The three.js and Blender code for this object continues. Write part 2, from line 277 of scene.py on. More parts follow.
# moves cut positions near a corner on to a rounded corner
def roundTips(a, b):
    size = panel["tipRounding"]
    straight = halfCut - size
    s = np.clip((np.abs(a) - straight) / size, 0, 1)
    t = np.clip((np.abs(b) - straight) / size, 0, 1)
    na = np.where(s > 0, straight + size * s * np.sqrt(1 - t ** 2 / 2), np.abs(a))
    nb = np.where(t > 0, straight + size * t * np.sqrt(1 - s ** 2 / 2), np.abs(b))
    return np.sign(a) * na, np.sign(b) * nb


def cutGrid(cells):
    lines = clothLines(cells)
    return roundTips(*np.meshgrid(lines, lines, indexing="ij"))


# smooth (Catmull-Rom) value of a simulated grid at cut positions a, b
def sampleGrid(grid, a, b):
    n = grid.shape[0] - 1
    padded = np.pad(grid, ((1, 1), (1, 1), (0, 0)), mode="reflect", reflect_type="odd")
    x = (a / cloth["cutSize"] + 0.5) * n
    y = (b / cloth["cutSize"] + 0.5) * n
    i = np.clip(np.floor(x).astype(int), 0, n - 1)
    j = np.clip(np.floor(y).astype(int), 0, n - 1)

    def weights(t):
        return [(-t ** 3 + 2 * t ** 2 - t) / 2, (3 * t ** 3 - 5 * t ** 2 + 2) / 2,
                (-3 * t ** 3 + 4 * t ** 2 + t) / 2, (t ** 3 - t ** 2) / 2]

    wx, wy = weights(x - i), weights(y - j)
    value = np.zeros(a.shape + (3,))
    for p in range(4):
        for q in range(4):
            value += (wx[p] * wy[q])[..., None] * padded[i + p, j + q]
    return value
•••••
**Given exercise:**
Exactly repeat the lines running from the top of the listing to the line bearing "return np.sign(a) * na, np.sign(b) * nb", both of those lines included, and only them.

**Result for this task:**
The three.js and Blender code for this object continues. Write part 2, from line 277 of scene.py on. More parts follow.
# moves cut positions near a corner on to a rounded corner
def roundTips(a, b):
    size = panel["tipRounding"]
    straight = halfCut - size
    s = np.clip((np.abs(a) - straight) / size, 0, 1)
    t = np.clip((np.abs(b) - straight) / size, 0, 1)
    na = np.where(s > 0, straight + size * s * np.sqrt(1 - t ** 2 / 2), np.abs(a))
    nb = np.where(t > 0, straight + size * t * np.sqrt(1 - s ** 2 / 2), np.abs(b))
    return np.sign(a) * na, np.sign(b) * nb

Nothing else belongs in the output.